P42A-07
Comparison of the Cratering Records of Ceres and Rhea

Thursday, 17 December 2015: 11:50
2007 (Moscone West)
Nico Schmedemann1, Roland J Wagner2, Gregory Michael1, Thomas Kneissl1, Harald Hiesinger3, Boris Ivanov4, Tilmann Denk1, Ralf Jaumann1,2, Adrian Neesemann1, Carol A Raymond5 and Christopher Russell6, (1)Free University of Berlin, Berlin, Germany, (2)DLR - German Aerospace Center, Institute of Planetary Research, Berlin, Germany, (3)University of Münster, Münster, Germany, (4)Russian Academy of Sciences, Moscow, Russia, (5)Jet Propulsion Laboratory, Pasadena, CA, United States, (6)University of California Los Angeles, Los Angeles, CA, United States
Abstract:
Comparing the cratering records of dwarf planet Ceres and the Saturnian satellite Rhea, offers a great opportunity in comparative planetology to fill the gaps of understanding of the cratering history of the two bodies. Both bodies show strong indications for a water-ice rich crust. For Ceres, the amount of ice in the crust is indeterminate. Early Dawn imaging data shows complex craters on Ceres which are smaller than those on the basaltic asteroid Vesta. The smallest complex craters on Ceres are similar in size (~10-15 km) to those on Rhea, which might indicate a rather high water-ice content in Ceres’ crust.
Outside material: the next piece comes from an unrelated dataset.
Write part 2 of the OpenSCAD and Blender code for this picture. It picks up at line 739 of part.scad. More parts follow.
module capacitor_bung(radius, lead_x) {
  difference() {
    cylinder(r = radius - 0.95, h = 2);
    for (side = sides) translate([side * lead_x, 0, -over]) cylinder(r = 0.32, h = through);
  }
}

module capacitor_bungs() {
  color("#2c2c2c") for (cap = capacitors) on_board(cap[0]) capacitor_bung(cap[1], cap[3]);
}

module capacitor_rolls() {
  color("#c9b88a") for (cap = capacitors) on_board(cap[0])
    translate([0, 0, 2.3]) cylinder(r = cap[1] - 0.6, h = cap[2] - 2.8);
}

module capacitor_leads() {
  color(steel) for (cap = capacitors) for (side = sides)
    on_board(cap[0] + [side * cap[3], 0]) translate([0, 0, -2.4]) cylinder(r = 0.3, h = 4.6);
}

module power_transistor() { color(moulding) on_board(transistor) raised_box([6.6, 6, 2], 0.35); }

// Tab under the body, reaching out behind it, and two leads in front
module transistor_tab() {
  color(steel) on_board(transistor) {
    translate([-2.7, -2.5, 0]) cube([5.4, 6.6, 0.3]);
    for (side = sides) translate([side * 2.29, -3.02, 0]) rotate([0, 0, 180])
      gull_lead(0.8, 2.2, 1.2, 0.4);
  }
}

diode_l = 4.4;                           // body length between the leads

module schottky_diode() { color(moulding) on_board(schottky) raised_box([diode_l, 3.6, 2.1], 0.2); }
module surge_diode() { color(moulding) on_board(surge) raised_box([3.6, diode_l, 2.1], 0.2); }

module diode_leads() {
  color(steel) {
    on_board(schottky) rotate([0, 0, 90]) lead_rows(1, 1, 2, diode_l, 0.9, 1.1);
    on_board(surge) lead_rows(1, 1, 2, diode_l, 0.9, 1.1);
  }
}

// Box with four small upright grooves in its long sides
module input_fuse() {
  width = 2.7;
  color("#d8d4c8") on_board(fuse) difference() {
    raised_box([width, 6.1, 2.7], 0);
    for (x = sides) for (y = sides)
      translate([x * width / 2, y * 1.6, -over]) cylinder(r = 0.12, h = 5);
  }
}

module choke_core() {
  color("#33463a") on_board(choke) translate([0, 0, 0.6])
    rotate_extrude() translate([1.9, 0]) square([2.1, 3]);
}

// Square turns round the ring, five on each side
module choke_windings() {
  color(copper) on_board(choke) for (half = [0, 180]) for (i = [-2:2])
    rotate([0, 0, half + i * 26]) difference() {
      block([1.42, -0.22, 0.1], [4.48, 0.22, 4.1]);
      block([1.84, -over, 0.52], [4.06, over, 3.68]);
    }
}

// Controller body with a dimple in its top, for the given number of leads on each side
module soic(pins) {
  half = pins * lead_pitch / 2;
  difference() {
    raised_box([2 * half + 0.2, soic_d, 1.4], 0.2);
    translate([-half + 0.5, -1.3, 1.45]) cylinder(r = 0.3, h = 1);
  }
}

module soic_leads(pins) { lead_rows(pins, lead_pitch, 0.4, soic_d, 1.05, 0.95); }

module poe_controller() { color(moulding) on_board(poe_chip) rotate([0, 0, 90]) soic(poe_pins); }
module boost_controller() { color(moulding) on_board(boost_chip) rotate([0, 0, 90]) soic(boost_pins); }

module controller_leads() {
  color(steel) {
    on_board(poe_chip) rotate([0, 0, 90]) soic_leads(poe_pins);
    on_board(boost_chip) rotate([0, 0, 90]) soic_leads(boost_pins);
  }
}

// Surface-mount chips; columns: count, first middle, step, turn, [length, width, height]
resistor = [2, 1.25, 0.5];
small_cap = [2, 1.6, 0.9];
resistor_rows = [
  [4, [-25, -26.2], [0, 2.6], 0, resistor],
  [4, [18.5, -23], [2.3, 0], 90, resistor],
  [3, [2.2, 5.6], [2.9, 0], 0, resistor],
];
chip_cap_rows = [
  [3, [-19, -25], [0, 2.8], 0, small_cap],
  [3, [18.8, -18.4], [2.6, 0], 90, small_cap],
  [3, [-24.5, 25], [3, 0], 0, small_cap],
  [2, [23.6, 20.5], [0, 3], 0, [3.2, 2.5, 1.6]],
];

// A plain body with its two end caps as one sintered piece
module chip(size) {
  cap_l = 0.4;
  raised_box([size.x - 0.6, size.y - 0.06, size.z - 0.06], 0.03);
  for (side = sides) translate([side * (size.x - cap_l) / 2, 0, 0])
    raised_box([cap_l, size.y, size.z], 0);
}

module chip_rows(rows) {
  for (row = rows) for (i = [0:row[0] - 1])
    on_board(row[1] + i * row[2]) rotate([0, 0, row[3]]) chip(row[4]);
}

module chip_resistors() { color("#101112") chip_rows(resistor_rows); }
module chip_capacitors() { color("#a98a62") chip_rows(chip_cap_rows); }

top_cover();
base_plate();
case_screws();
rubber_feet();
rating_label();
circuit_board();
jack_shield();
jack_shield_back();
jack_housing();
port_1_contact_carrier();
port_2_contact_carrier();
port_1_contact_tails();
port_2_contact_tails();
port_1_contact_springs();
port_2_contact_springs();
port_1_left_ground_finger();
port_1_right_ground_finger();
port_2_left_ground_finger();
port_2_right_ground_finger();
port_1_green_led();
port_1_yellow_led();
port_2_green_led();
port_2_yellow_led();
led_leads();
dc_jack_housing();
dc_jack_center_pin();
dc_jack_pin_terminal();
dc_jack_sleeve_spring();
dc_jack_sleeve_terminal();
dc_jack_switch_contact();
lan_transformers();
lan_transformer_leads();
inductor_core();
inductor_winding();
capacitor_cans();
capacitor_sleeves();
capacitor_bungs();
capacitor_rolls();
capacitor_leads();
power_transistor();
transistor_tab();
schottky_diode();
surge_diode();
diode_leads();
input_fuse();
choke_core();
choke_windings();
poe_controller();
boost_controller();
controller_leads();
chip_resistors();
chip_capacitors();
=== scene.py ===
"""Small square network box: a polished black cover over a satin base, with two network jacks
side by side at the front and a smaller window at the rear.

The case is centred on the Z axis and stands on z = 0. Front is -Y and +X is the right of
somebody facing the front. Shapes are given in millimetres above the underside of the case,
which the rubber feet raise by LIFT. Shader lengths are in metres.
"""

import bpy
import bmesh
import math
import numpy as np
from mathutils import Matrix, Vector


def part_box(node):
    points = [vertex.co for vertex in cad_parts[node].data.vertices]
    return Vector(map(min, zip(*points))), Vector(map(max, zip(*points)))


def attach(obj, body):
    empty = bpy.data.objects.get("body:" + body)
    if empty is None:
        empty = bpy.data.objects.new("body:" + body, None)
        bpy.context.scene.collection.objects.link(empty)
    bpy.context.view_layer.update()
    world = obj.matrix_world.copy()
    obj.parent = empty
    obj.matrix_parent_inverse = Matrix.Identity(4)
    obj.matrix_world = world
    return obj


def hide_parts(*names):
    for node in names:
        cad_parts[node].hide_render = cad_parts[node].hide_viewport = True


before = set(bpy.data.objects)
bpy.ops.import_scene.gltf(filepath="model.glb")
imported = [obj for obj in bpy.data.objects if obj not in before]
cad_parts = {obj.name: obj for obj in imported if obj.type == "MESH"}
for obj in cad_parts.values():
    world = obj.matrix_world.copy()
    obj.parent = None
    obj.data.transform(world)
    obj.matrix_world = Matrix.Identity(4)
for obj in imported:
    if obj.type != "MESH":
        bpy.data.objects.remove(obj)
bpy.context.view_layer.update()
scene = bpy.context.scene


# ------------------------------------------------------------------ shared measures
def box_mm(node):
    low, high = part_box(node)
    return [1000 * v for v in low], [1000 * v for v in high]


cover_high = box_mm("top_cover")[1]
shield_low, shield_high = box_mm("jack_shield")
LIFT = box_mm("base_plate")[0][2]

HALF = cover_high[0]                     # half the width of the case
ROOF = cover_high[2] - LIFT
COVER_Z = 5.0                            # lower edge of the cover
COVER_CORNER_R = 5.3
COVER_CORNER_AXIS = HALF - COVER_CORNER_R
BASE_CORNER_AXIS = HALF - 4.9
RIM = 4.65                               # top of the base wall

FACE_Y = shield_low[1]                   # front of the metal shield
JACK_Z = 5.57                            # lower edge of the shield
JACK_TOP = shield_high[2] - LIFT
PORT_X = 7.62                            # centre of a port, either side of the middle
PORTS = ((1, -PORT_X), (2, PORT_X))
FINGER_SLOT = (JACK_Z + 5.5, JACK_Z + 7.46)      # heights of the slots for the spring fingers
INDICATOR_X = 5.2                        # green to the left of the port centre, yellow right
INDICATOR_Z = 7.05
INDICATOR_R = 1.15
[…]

The surface gravity on both bodies is almost equal, differing by only ~4%. Thus, regardless of their absolute values many variables required to relate projectile and crater size should be very similar on both bodies (surface gravity, strength to gravity transition, simple to complex transition, target density). The remaining variables such as projectile density and impact velocity are comparatively well known for Ceres but still in discussion for the Saturnian satellites. If the crater size-frequency distributions for craters >5 km from Rhea and Ceres are plotted together and are corrected for different projectile flux and exposure time, both records plot nearly on top of each other. This could indicate a common projectile population that impacted both bodies at nearly the same velocity. However, if the impacting projectile populations are very different, the impact velocity would have to compensate for such differences. Different ice temperatures may also play some role. Reducing the degrees of freedom increases the chance of understanding the projectile source and dynamics in the Saturnian system. We acknowledge the support of the Dawn and Cassini Instrument, Operations, and Science Teams. This work is supported by the German Space Agency (DLR), grants 50OW1101, 50OH1102 and 50OH0305.